Champagne has just finished its three weeks of harvesting throughout the region. Harvesting takes place 100 days after the grape flower and usually lasts 10 days, so it generally falls in September. However, the unusually wet weather this year prompted a cautious harvest with a lower yield – making it among one of the smaller harvests of Champagne.
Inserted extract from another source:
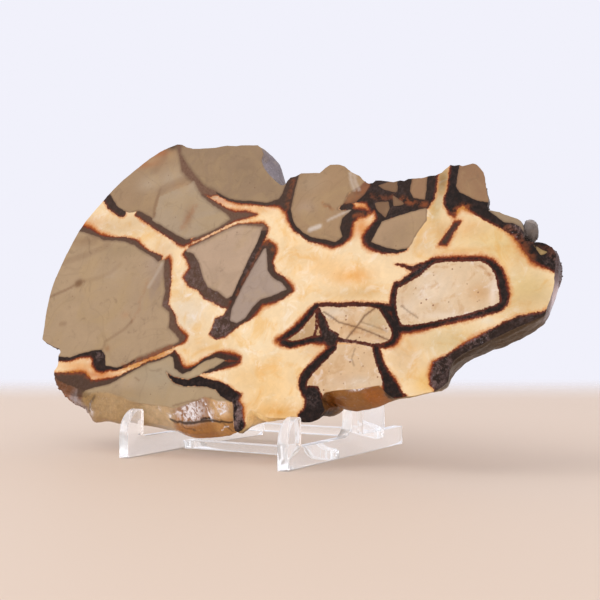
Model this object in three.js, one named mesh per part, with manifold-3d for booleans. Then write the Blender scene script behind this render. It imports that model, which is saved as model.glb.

Key steps in the pressing process
These days, viticulture is much more than grapes. It’s also about understanding and preserving the environment. At SimplyChampagne, we care for sustainable production and products. For Champagne, this starts, of course, in the vineyards. But it keeps going until the wine fabrication. Cage washing is compulsory after each press load. As part of the commitment to sustainable viticulture, solid residues that remain after pressing (aignes) are sent for distillation, and winery waste water (used for cleaning in the course of pressing) is recycled and treated so as to avoid any risk of environmental pollution.
Did you know?
Once the grape is cut manually, as is the tradition in Champagne, each harvester harvests around 3,000 grape stacks daily, amounting to roughly 300 to 400kg of grapes. It takes 1-1.2 kg of grapes to make one 750 ml bottle of Champagne.
Did you know?
Rosé Champagne is made using two different processes.
One is by maceration: leaving destalked black-skinned grapes to macerate in a tank prior to pressing until the desired colour is achieved (24-72 hours).
The other is by assembling white Champagne with red wines from the Champagne region (Coteaux Champenois). The Champagne region is the only region authorized to use this second method.